How a Trafficker “Grooms” His Target for the Life of Trafficking

The trafficker first begins to establish a relationship with the person they are targeting. This process can take place both in-person and online. The goal of the grooming process is to establish a relationship of trust by nurturing and pretending to care for their victim and then casually move them into the life of sex trafficking.

In-Person Grooming

In-person grooming often entails the trafficker posing as a “boyfriend pimp.” This means that over the next 30 to 60 days the trafficker will perform all of his “boyfriendly duties” such as taking his victim out on “dates,” buying his victims clothes and shoes, taking his victim for rides in his car, and tell his victim how much he loves and cares for them. The trafficker will play his role as a “boyfriend” so well that his victim will truly believe that their “boyfriend” really does love them.
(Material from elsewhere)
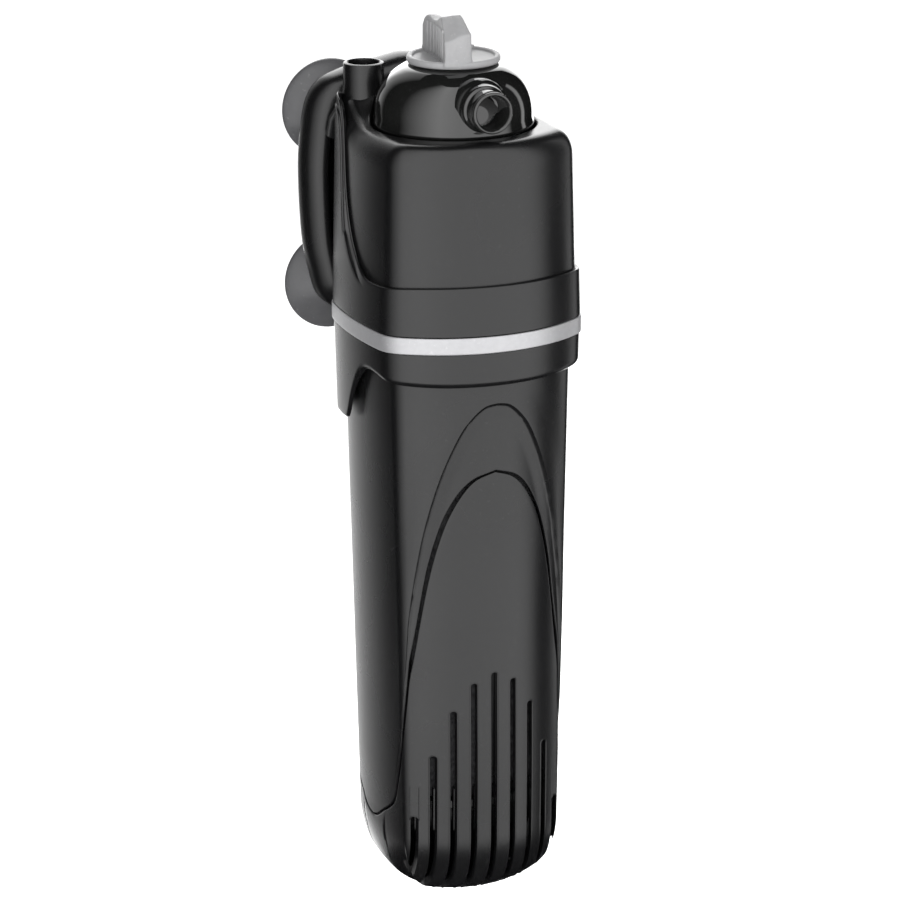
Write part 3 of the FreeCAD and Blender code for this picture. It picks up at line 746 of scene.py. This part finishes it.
def surroundStretch(s):
    slope = (readCurve(cheekLine, abs(s) + 0.3) - readCurve(cheekLine, abs(s) - 0.3)) / 0.6
    return min(math.hypot(1, slope), 5.0)


def surroundPoint(s, z, depth, inner):
    # a narrow sunk lip follows the cheek's edge at the side
    below = (readCurve(cheekLine, abs(s)) - z) / surroundStretch(s)
    lip = 0.0 if inner else 0.42 * ease(abs(s), 45.0, 53.0) * (1 - ease(below, 2.7, 3.1))
    x, y = outline(s, headInset(z) + depth + lip)
    return x, y, z


def surroundRows(s, start, end):
    stretch = surroundStretch(s)
    room = min(1.0, (end - start) * 0.7 / (4.0 * stretch))
    near = [end - k * stretch * room for k in (4.0, 2.9, 2.65, 2.4, 2.15, 1.9, 1.2, 0.6)]
    return [start + (near[0] - start) * k / 22 for k in range(1, 22)] + near


bm = bmesh.new()
addGrid(bm, bandColumns(headRound, lambda s: head["ringHigh"] + 0.1, lambda s: readCurve(cheekLine, abs(s)),
                        surroundPoint, head["wall"] + 0.3, 0.3, 0.35, surroundRows))
rearSurround = smoothObject("rearSurround", bm)
dress(rearSurround, "blackSatin", "black_satin_plastic", "pump_head", "rear_surround")

# motor housing: a block with a rolled top edge, a round recess for the dome and a raised rear
housing = {"inset": 1.25, "wall": 2.2, "edge": 7.0, "low": 176.0, "lip": 0.7, "tubeX": -17.6, "tubeY": 21.2}


def housingTop(s):
    x, y = outline(s, 6.0)
    rear = 2.2 * ease(y, 2.0, 20.0)
    away = math.hypot(x - housing["tubeX"], y - housing["tubeY"])
    return head["top"] + rear + 4.6 * math.exp(-(away / 10.0) ** 2)


bm = bmesh.new()
columns = []
for s in headRound:
    top = housingTop(s)
    column = []
    bottom, edge = housing["low"], housing["edge"]
    straight = [bottom + (top - edge - bottom) * k / 24 for k in range(25)]
    for z in straight:
        column.append((*outline(s, housing["inset"] + headInset(z)), z))
    brow = housing["inset"] + headInset(top - edge)
    edgeX, edgeY = outline(s, brow + edge * 0.72)
    angle = math.atan2(edgeY, edgeX)
    room = max(math.hypot(edgeX, edgeY) - head["recess"] - housing["lip"], 0.2)
    for k in range(1, 9):
        turn = math.pi / 2 * k / 8
        px, py = outline(s, brow + edge * 0.72 * (1 - math.cos(turn)))
        reach = math.hypot(px, py)
        least = head["recess"] + housing["lip"] + 0.02 * (8 - k)
        if reach < least:
            px, py = px * least / reach, py * least / reach
        column.append((px, py, top - edge + edge * math.sin(turn)))
    lastX, lastY = column[-1][:2]
    reach = math.hypot(lastX, lastY)
    angle = math.atan2(lastY, lastX)

    def ringPoint(radius, z):
        return radius * math.cos(angle), radius * math.sin(angle), z

    for k in (1, 2, 3):
        column.append(ringPoint(reach + (head["recess"] + housing["lip"] - reach) * k / 4, top))
    for k in range(5):
        turn = math.pi / 2 * k / 4
        column.append(ringPoint(head["recess"] + housing["lip"] * (1 - math.sin(turn)),
                                top - housing["lip"] * (1 - math.cos(turn))))
    column += [ringPoint(head["recess"], z) for z in (216.0, 214.0, 212.4)]
    column += [ringPoint(r, head["deck"]) for r in (head["recess"] - 0.4, 20.5, head["boss"])]
    column += [ringPoint(head["boss"], 216.0), ringPoint(head["boss"], 218.2),
               ringPoint(18.5, head["bossTop"]),
               ringPoint(17.7, head["bossTop"]), ringPoint(head["bossBore"], 218.2),
               ringPoint(head["bossBore"], 212.0),
               ringPoint(head["bossBore"], head["shelf"])]
    innerX, innerY = outline(s, housing["inset"] + headInset(head["shelf"]) + housing["wall"])
    lastX, lastY = column[-1][:2]
    column.append(((innerX + lastX) / 2, (innerY + lastY) / 2, head["shelf"]))
    for z in [head["shelf"] + (bottom - head["shelf"]) * k / 8 for k in range(9)]:
        column.append((*outline(s, housing["inset"] + headInset(z) + housing["wall"]), z))
    columns.append(column)
addGrid(bm, columns)
motorHousing = smoothObject("motorHousing", bm, 50)
dress(motorHousing, "blackSatin", "black_satin_plastic", "pump_head", "motor_housing")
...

We have all seen a good romance in which a girl meets the man of her dreams and falls madly in love. This storyline is absolutely no different than the one a trafficker uses. The trafficker will do everything possible to get his victim to believe that they are living out a fairy-tale romance and little by little, day by day his victim will fall more and more in love with him making it that much easier for the trafficker to lure his victim into the world of sex trafficking.

Online Grooming

The most important thing to remember when it comes to online grooming is that the person behind the computer is most likely not who they say they are. Because you cannot see the face behind the screen, a predator can adopt the role of any person they want. They can be a 14 year old girl pretending to have problems with her parents or they can be a sixteen year old high school football player suffering from a heartbreak. There is no limit on the lies a predator will make up to lure in his or her victim. They will work diligently to gain trust from their victim by pretending to have the same problems with school, family, and friends. By doing this, it puts them at the same level of their victim and builds stronger bonds of trust.

Predators are using the vulnerability of young people to manipulate them in different ways. They become a young person's "best friend" and make them feel comfortable enough to meet them in person. Online predators and traffickers find their victims by pretending to be in that same teen stage of learning -- navigating the new and often exciting issues of young adult life.  A common type of crisis predators use is the "ups-and-downs-of-relationships-between-teens-and-parents."  Predators see tremendous opportunities to bond with a teen over how they both "hate their parents."

Some predators even know how to do a search within websites to find certain phrases that identify easy targets. Phrases like "I hate my life,"and "I hate my mom," allow predators to skip over millions of teens to find the ones who are most vulnerable. Predators know that helping a teen talk through a crisis of love, relationships and sex creates an incredibly strong bond of closeness. Predators pretend to be going through the same kinds of crises and provide the teens opportunities to talk each other through them.

"Friending" on social network sites gives predators access to phone numbers, names of schools and photographs. Everything the target says online becomes what the predator uses to gain a common experience resulting in closeness.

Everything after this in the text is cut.